** ENTRIES **
····················
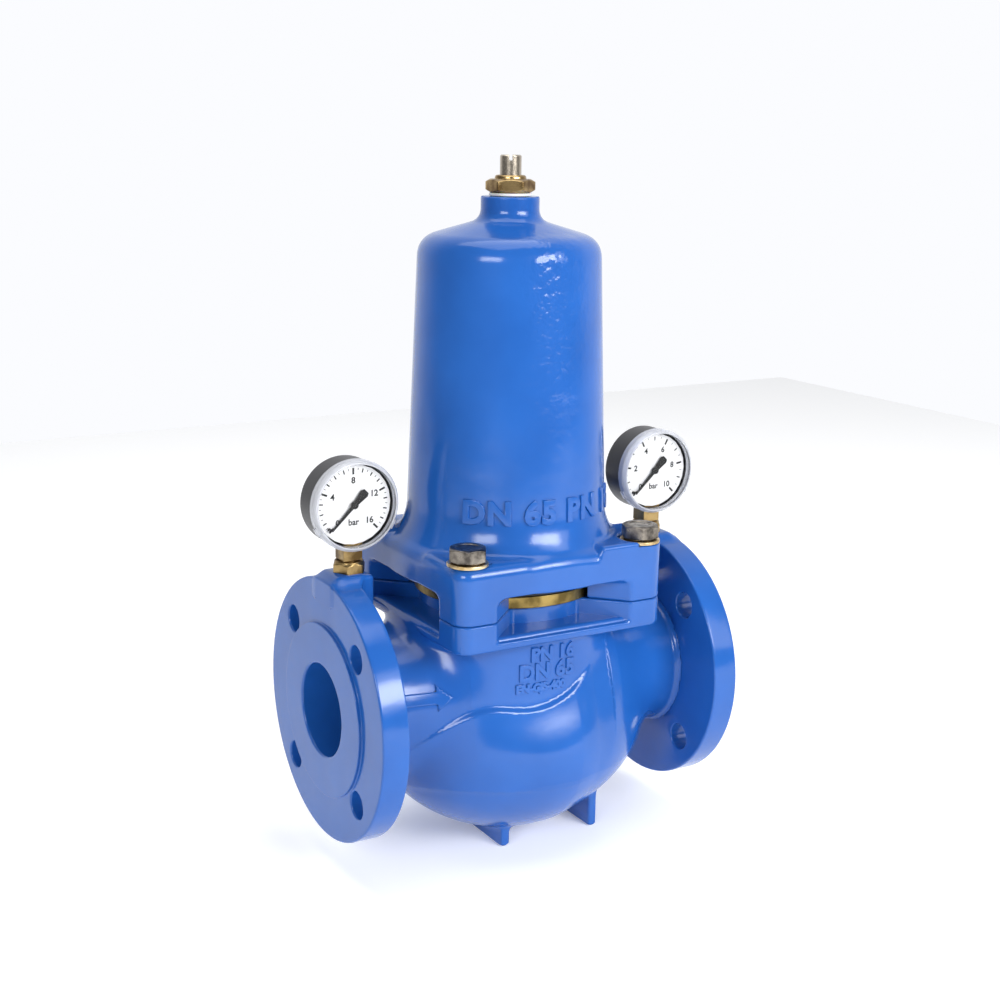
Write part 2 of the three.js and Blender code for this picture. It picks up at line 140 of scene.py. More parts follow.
····················
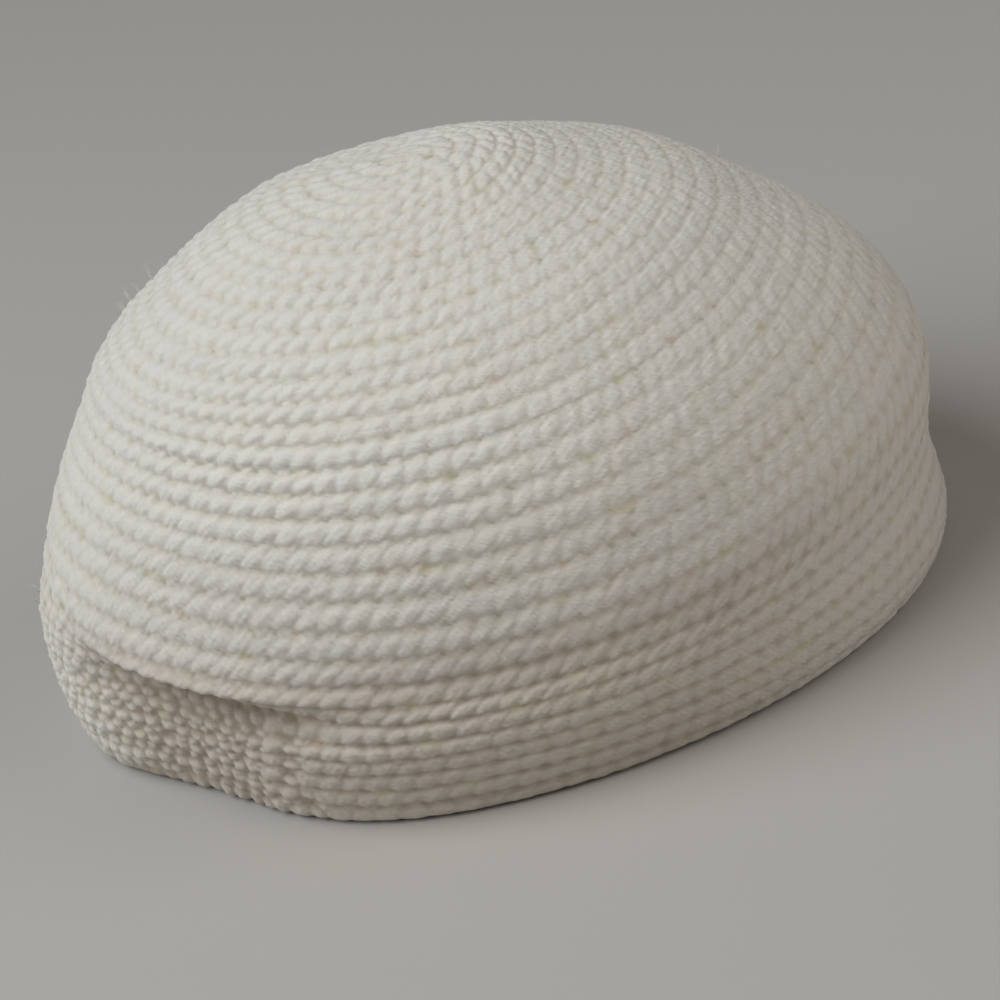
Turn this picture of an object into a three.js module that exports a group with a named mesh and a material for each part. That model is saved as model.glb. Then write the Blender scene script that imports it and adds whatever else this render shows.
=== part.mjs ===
····················
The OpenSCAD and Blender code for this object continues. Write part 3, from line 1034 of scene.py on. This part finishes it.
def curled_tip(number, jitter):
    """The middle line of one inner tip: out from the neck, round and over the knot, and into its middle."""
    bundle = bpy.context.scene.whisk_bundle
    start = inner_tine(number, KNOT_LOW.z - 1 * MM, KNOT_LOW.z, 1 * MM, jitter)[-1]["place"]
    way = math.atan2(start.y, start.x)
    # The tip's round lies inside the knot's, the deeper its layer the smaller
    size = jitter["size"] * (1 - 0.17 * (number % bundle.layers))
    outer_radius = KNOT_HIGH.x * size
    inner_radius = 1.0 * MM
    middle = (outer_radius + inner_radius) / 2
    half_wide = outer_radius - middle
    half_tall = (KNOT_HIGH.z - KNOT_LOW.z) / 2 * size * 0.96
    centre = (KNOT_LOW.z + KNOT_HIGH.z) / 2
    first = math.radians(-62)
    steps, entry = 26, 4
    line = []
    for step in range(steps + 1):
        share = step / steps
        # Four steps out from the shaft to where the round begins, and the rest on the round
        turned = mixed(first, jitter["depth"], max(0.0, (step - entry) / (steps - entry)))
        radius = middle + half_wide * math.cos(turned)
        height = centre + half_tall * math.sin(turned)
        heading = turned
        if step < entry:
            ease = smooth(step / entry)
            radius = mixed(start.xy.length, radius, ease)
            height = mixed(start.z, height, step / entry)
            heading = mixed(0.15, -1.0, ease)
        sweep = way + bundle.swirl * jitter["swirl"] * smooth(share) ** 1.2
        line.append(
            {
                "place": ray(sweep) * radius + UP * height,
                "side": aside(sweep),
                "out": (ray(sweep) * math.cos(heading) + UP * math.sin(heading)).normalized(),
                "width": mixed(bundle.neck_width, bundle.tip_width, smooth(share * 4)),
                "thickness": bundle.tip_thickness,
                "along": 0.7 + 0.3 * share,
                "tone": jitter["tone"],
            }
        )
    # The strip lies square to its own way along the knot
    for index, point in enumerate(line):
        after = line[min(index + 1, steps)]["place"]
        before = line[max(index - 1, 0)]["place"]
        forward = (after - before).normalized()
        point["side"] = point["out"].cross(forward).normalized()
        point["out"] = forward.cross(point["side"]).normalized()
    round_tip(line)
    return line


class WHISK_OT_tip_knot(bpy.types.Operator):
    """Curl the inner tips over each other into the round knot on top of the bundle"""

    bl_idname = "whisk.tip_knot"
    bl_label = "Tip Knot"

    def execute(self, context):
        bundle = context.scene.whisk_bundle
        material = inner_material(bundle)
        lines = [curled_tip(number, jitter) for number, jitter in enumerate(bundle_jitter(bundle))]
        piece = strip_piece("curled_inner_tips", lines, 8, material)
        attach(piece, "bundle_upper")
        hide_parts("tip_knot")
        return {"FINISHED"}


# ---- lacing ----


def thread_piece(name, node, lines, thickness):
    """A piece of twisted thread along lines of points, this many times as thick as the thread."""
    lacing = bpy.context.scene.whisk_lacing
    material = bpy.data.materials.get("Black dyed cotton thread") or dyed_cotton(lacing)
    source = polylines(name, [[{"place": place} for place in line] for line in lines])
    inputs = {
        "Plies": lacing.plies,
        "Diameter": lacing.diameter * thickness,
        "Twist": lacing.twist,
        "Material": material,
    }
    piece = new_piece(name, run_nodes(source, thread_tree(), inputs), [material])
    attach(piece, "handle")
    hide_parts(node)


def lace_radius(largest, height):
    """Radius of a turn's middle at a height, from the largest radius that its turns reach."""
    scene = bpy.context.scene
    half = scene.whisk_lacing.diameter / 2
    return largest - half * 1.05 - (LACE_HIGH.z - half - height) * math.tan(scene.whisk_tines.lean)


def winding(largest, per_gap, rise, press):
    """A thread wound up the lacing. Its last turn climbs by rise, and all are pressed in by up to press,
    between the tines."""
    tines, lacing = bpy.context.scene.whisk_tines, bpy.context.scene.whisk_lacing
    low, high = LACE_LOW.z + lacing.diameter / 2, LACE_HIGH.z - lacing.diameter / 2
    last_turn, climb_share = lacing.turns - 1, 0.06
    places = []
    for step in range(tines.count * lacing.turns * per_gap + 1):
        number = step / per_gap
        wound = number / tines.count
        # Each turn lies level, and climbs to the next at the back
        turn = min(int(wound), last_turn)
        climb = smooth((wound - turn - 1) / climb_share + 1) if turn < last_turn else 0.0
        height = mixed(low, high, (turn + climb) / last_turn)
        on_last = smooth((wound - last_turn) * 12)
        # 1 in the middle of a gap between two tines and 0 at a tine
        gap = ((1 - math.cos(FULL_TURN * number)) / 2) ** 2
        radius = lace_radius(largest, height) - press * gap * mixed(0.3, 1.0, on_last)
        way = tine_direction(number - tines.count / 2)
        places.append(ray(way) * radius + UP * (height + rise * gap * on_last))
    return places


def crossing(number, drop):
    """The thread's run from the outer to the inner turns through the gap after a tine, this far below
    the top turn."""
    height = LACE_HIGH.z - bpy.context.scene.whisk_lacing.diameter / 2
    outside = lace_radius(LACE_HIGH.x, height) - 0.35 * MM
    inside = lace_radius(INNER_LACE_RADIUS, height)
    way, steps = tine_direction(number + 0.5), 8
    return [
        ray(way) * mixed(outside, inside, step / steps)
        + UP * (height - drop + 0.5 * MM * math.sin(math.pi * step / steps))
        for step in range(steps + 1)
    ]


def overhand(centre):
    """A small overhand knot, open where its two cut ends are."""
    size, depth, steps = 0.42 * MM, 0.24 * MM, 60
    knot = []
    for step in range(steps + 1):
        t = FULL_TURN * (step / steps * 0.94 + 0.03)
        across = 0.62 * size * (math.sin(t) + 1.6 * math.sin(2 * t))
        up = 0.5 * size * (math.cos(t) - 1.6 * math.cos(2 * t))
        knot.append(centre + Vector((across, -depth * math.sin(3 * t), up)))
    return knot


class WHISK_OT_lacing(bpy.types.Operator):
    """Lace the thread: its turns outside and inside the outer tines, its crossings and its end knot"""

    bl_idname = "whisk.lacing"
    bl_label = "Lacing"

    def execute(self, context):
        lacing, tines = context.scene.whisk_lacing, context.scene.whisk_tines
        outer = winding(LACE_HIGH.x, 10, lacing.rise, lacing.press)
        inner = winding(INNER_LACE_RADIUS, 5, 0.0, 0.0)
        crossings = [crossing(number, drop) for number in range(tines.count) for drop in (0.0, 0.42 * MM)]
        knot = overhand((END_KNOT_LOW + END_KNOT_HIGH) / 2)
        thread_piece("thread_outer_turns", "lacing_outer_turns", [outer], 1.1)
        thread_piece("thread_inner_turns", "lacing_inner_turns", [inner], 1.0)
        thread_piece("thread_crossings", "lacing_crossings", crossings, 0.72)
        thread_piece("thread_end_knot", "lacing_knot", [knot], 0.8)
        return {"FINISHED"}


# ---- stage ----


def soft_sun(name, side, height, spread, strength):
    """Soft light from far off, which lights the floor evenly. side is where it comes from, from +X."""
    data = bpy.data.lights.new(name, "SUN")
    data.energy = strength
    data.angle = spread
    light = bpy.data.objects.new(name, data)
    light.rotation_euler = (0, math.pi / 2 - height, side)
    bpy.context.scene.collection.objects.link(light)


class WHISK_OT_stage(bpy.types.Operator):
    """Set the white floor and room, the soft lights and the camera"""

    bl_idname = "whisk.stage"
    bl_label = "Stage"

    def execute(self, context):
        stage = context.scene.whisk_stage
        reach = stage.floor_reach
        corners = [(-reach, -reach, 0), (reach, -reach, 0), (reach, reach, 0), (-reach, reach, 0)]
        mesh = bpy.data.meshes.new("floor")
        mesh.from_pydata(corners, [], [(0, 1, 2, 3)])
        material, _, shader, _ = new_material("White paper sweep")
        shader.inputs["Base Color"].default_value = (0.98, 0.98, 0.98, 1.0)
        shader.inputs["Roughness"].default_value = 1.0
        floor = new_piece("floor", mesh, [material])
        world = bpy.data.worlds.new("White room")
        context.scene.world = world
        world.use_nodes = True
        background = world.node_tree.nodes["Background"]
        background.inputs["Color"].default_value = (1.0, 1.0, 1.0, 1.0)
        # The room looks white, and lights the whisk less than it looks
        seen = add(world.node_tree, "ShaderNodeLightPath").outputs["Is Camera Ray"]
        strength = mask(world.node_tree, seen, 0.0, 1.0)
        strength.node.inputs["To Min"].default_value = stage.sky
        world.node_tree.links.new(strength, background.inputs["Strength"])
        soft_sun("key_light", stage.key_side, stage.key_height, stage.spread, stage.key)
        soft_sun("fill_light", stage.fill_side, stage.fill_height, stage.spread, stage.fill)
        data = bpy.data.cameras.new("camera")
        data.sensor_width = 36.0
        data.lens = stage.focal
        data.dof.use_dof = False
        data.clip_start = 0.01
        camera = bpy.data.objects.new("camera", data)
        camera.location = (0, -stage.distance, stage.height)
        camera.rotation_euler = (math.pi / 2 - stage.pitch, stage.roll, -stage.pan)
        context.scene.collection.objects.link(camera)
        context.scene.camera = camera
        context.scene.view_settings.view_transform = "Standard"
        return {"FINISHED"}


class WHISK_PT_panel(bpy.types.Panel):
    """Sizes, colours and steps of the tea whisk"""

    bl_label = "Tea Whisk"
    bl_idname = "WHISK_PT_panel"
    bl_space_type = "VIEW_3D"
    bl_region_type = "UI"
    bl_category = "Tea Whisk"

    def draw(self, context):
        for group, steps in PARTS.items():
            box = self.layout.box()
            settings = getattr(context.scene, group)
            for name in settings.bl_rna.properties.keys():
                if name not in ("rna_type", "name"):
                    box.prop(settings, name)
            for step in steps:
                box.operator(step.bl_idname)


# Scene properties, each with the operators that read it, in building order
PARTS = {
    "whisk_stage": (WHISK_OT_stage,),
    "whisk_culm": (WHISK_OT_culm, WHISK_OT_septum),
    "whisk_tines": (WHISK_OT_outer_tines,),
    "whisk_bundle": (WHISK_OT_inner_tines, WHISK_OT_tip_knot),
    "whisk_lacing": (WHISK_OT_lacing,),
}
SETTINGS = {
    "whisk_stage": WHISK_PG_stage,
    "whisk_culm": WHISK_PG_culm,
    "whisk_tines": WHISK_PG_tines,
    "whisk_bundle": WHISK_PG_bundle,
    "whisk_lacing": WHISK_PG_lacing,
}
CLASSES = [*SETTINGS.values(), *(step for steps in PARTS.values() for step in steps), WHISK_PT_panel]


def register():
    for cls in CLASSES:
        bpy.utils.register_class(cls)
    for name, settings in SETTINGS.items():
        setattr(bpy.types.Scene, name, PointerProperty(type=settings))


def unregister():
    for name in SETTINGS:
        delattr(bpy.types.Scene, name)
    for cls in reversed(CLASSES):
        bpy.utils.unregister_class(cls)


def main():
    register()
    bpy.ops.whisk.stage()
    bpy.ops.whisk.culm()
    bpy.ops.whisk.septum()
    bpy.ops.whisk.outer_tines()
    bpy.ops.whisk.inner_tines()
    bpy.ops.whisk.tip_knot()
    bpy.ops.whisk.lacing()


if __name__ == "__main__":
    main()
····················
** DO THIS **
Show the lines of the data that hold the word "with".

** SOLUTION TO THIS TASK **
Turn this picture of an object into a three.js module that exports a group with a named mesh and a material for each part. That model is saved as model.glb. Then write the Blender scene script that imports it and adds whatever else this render shows.
# Scene properties, each with the operators that read it, in building order